La película parece plantear posturas conflictivas entre los militantes y los hijos a los que llevaron consigo a sus destinos.

–No sé si diría conflictivas, tengo la sensación de que son miradas complementarias. Quizá sí entran en conflicto respecto de los conceptos desarrollados a lo largo de los últimos treinta años sobre qué fue la militancia, sobre la dualidad que la sociedad ha construido acerca de qué es el bien y el mal. En la película no existe esa dualidad, no hay un lugar de lo que está bien, y creo que puede ser muy incómoda justamente por eso, porque no sabés dónde pararte. Pero ése es el lugar más real que podemos describir: todos los que vivimos esa época puteamos, pero también amamos, huimos, desmerecemos y luego revaloramos: no es o el mito o el infierno; es una cosa más humana. Y yo quería justamente eso: dar una visión más humana de cómo fueron las cosas, como yo las recordaba, no esa construcción de mucho miedo, pánico y horror que se hizo luego. Hubo miedo y horror, por supuesto, pero también mucho humor, amor, risa, diversión; mucho cotidiano. La clandestinidad suele pintarse como que lo único que pasaba las 24 horas del día era la posibilidad de la muerte, y por eso es central la escena en la que discuten el padre de Juan y su hermano, el tío Beto, en torno del festejo del cumpleaños de Juan: porque sirve para mostrar que había posiciones diferentes, para abrir un poco más la idea de que las cosas no fueron de una única manera y siempre iguales.

Pero en una escena más cerca del final, el protagonista les hace una afrenta a sus padres que puede ser interpretado como un reproche del hijo de de-saparecidos a sus padres montoneros.

–Cuando Juan se quiere ir a Brasil, dejar a los padres, abandonar todo, no está realmente huyendo de los padres sino que es consecuente con lo que éstos le enseñaron, con lo que le dice el tío Beto: no te traiciones. Hay que hacer lo que uno siente, lo que uno cree. Es la única vez que Juan se les planta a los padres y ese parate anticipa la adolescencia. Todos hemos pasado por eso de amar y odiar a nuestros padres y lo seguiremos haciendo, y en el caso de los hijos de desaparecidos, creo que todos pasamos por las mismas etapas de definición: primero los odiás, los puteás, los reclamás, les preguntás “¿por qué no pensaste en mí y sólo en vos?”, “qué egoísta”. Pero luego llegó la juventud y yo a los 20 años, la edad que tenía mi vieja cuando me tuvo, me di cuenta de que yo era un idiota y mi vieja no, y a los 27, que es la edad en la que de-sapareció ella, ya le había puesto el cuerpo a todo eso en lo que creía, y yo a esa edad apenas podía creer en mí. Y luego tuve mis hijos, y a partir de ahí también empecé a darme cuenta de que existe la posibilidad de putearlos y quererlos al mismo tiempo. Creo que no es algo solo mío, que es un proceso que puede generalizarse, que es algo por lo que pasamos todos los hijos de desaparecidos.
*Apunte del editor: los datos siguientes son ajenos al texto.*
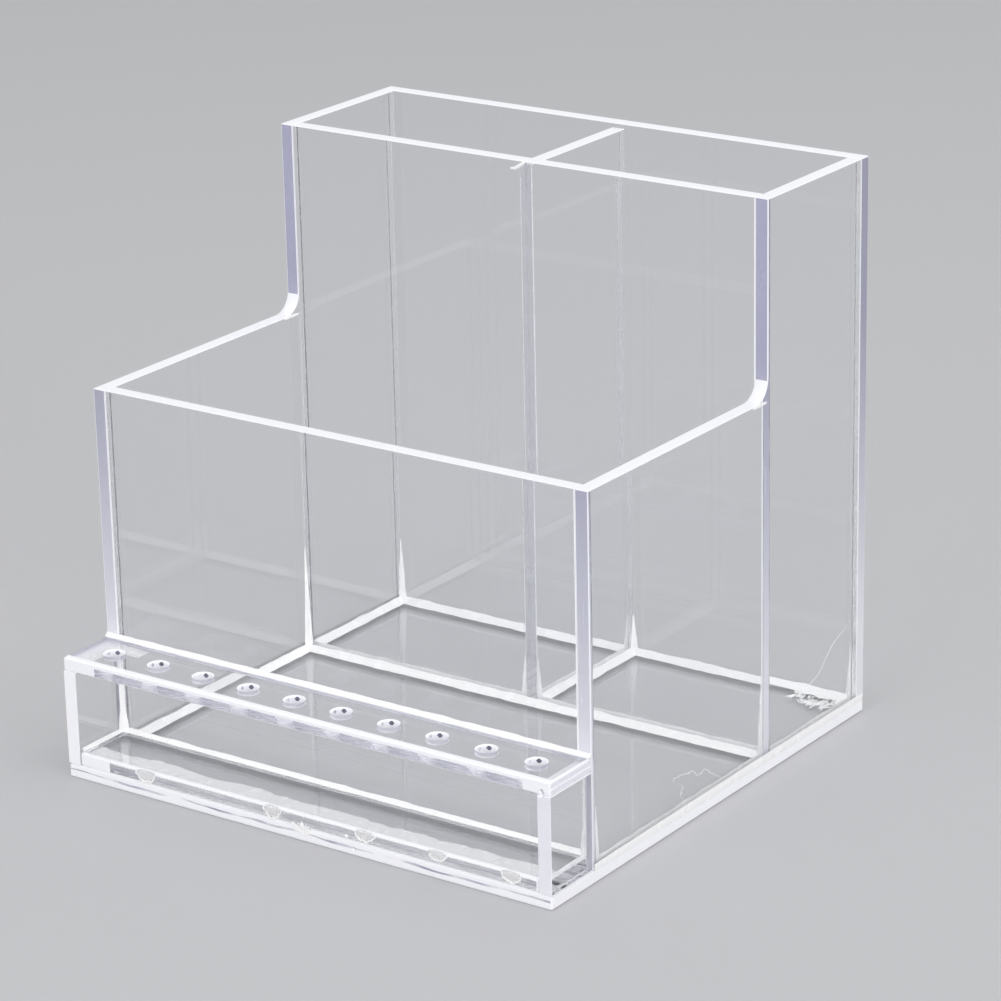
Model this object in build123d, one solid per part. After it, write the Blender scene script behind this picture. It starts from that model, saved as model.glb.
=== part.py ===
from build123d import *
import os

# Clear acrylic desk holder for nail drill bits, brushes and tools.
# Ten-hole bit rack in front, one wide low compartment behind it, and two
# tall compartments at the rear. Every piece is cut from one thickness of
# clear sheet, and the pieces are cemented face to edge, so nothing moves.
# Units are millimetres, +Z is up and the rack faces -Y. The origin is the
# middle of the underside.

# Driving dimensions
sheet = 3.0  # thickness of every sheet
width = 120.0  # left to right, outside
depth = 117.0  # front of the rack to the back, outside
tall_height = 121.0  # rear compartments, from the table
low_height = 80.0  # front compartment, from the table
rack_height = 26.5  # top of the bit rack, from the table
tall_depth = 39.0  # back of the holder to the front of the partition
box_depth = 103.0  # back of the holder to the front of the low compartment
step_radius = 4.5  # rounded inner corner of the side panels' step
divider_drop = 1.0  # the divider's top lies this far below the rim
divider_shift = 1.5  # the divider stands this far right of the middle
hole_count = 10  # bit holes in the rack
hole_pitch = 11.6  # middle to middle
hole_diameter = 4.0  # for 2.35 mm and 3 mm shanks

# Places worked out from them
right = width / 2
left = -right
back = depth / 2
front = -back
inner_right = right - sheet
inner_left = left + sheet
floor_top = sheet
partition_front = back - tall_depth
box_front = back - box_depth
rack_depth = box_front - front
rack_middle = front + rack_depth / 2


def cut_sheet(x_range, y_range, z_range):
    """A rectangular piece between two places along each axis."""
    sizes = [high - low for low, high in (x_range, y_range, z_range)]
    middles = [(low + high) / 2 for low, high in (x_range, y_range, z_range)]
    return Pos(*middles) * Box(*sizes)


def base_plate():
    """The floor of the whole holder, which runs out under the rack."""
    return cut_sheet((left, right), (front, back), (0, floor_top))


def back_panel():
    """Full-width rear wall. It covers the rear ends of the side panels."""
    return cut_sheet((left, right), (back - sheet, back), (floor_top, tall_height))


def side_panel(outer_x, inner_x):
    """One stepped side wall, tall at the rear and low at the front."""
    rear = back - sheet
    corner_y = partition_front - step_radius
    corner_z = low_height + step_radius
    bend = step_radius * (1 - 2**-0.5)
    with BuildPart() as panel:
        with BuildSketch(Plane.YZ.offset(min(outer_x, inner_x))):
            with BuildLine():
                Polyline(
                    (partition_front, corner_z),
                    (partition_front, tall_height),
                    (rear, tall_height),
                    (rear, floor_top),
                    (box_front, floor_top),
                    (box_front, low_height),
                    (corner_y, low_height),
                )
                ThreePointArc(
                    (corner_y, low_height),
                    (partition_front - bend, low_height + bend),
                    (partition_front, corner_z),
                )
            make_face()
        extrude(amount=sheet)
    return panel.part


def front_panel():
    """Front wall of the low compartment, between the side panels."""
    return cut_sheet(
        (inner_left, inner_right),
        (box_front, box_front + sheet),
        (floor_top, low_height),
    )


def partition_panel():
    """Tall wall between the low compartment and the two rear ones."""
    return cut_sheet(
        (inner_left, inner_right),
        (partition_front, partition_front + sheet),
        (floor_top, tall_height),
    )


def centre_divider():
    """Parts the tall rear space in two, front to back."""
    return cut_sheet(
        (divider_shift - sheet / 2, divider_shift + sheet / 2),
        (partition_front + sheet, back - sheet),
        (floor_top, tall_height - divider_drop),
    )


def hole_places():
    """X of each bit hole, left to right."""
    first = -hole_pitch * (hole_count - 1) / 2
    return [first + hole_pitch * number for number in range(hole_count)]


def rack_top_plate():
    """Drilled top of the rack, which covers both end plates."""
    plate = cut_sheet(
        (left, right), (front, box_front), (rack_height - sheet, rack_height)
    )
    middle_z = rack_height - sheet / 2
    for x in hole_places():
        plate -= Pos(x, rack_middle, middle_z) * Cylinder(hole_diameter / 2, 2 * sheet)
    return plate


def rack_end(outer_x, inner_x):
    """One upright end of the rack, between the base and the top plate."""
    return cut_sheet(
        (min(outer_x, inner_x), max(outer_x, inner_x)),
        (front, box_front),
        (floor_top, rack_height - sheet),
    )


def rack_lower_plate():
    """Rest under the holes, where the tips of the bits stand."""
    return cut_sheet(
        (inner_left, inner_right), (front, box_front), (floor_top, floor_top + sheet)
    )


pieces = {
    "base_plate": base_plate(),
    "back_panel": back_panel(),
    "left_side_panel": side_panel(left, inner_left),
    "right_side_panel": side_panel(right, inner_right),
    "front_panel": front_panel(),
    "partition_panel": partition_panel(),
    "centre_divider": centre_divider(),
    "rack_top_plate": rack_top_plate(),
    "rack_left_end": rack_end(left, inner_left),
    "rack_right_end": rack_end(right, inner_right),
    "rack_lower_plate": rack_lower_plate(),
}

os.makedirs("parts", exist_ok=True)
for name, piece in pieces.items():
    export_step(piece, f"parts/{name}.step")
    box = piece.bounding_box()
    size = " x ".join(f"{length:.2f}" for length in box.size)
    print(f"{name}: {size} mm, {piece.volume / 1000:.2f} cm3")
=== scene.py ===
import bpy
import bmesh
import math
import random
from collections import namedtuple
from mathutils import Matrix, Vector, noise


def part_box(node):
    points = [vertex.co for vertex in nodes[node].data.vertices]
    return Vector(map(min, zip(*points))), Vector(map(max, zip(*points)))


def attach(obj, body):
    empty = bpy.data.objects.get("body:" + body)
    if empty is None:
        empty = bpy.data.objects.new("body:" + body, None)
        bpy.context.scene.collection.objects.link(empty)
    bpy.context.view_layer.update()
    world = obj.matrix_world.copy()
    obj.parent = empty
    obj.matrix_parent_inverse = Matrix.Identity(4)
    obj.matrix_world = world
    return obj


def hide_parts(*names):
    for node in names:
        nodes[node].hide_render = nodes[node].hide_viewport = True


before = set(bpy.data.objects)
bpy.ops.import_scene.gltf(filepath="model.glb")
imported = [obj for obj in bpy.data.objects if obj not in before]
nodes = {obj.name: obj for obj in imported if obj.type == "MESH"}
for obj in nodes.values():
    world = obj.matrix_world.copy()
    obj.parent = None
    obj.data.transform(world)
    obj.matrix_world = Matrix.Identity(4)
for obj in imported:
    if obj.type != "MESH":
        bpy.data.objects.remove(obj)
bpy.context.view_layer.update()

# Camera, fitted to the corners of the object in the photograph. Lengths in metres.
camera_azimuth = math.radians(35.41)
camera_elevation = math.radians(19.44)
camera_roll = math.radians(-1.26)
camera_distance = 0.78
camera_target = Vector((0.0170, -0.0119, 0.0604))
focal_pixels = 3919.6
frame_pixels = 1001

# Lamps: name, place and size in metres, power in watts
lamps = (
    ("top_softbox", (0.1, 0.1, 1.5), (1.6, 1.6), 7.6),
    ("front_softbox", (-0.2, -2.2, 0.7), (1.6, 1.0), 16),
    ("right_softbox", (2.2, -0.3, 0.7), (1.6, 1.0), 16),
)
lamp_target = Vector((0, 0, 0.05))
world_strength = 0.57
floor_size = 8

# Colours, as linear RGB
floor_colour = (0.56, 0.56, 0.575, 1)
world_colour = (0.98, 0.99, 1.0, 1)
clear_tint = (0.99, 0.993, 1.0, 1)
frost_white = (0.95, 0.95, 0.985, 1)
# Painted shade: the half-tone grey of the line on the base's front edge and of the pale spot in
# each hole
half_shade_grey = (0.33, 0.34, 0.44, 1)
# Painted shade: the deep grey of the dark spot in each hole
deep_shade_grey = (0.09, 0.09, 0.12, 1)
lavender_high = (0.62, 0.62, 0.80, 1)
lavender_low = (0.93, 0.93, 0.99, 1)
cement_white = (0.97, 0.965, 0.965, 1)

# Real sizes in metres, as in the solids
mm = 0.001
sheet = 3 * mm
half_width = 60 * mm
inner_half = half_width - sheet
rack_front = -58.5 * mm
box_front = -44.5 * mm
box_inside = -41.5 * mm
partition_front = 19.5 * mm
partition_back = 22.5 * mm
back_wall = 55.5 * mm  # the rear wall's front face
tall_height = 121 * mm
low_height = 80 * mm
rack_height = 26.5 * mm
lower_plate_top = 6 * mm
divider_left = 0
divider_right = 3 * mm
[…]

Con varios cineastas y películas bien diversos como referentes claros (Ken Loach a la hora de pensar en la mirada política; la influencia “formal y estética” de Kieslowski, y un film favorito sobre la mirada infantil: El año del arco iris, de Lasse Hallström), Avila le dio forma entonces a esta recreación de su experiencia personal que, dice, ahora espera que sea vista por la mayor cantidad de gente posible (“Sé que no es fácil, que es incorrecta, incómoda, pero la hice para que la vea mucha gente, es lo que quiero”) y que interpele de un modo “hacia arriba”, a la generación de sus padres, y ayude a devolverle a la suya “la posibilidad de creer”. Lo importante, dice finalmente, “cuando uno hace una película como ésta, es plantarse y decir esto es lo que creo, hay que ser todo lo incorrecto que sea necesario. He visto unas cuantas películas sobre la dictadura hechas con muy buenas intenciones, pero que no toman riesgos y repiten el discurso de siempre. Y hay otras que sencillamente no tienen huevos, y yo no le puedo perdonar a otro hijo de militantes que no le ponga todo a su historia. Yo sé que tengo que hacerlo, y me la banco desde acá”.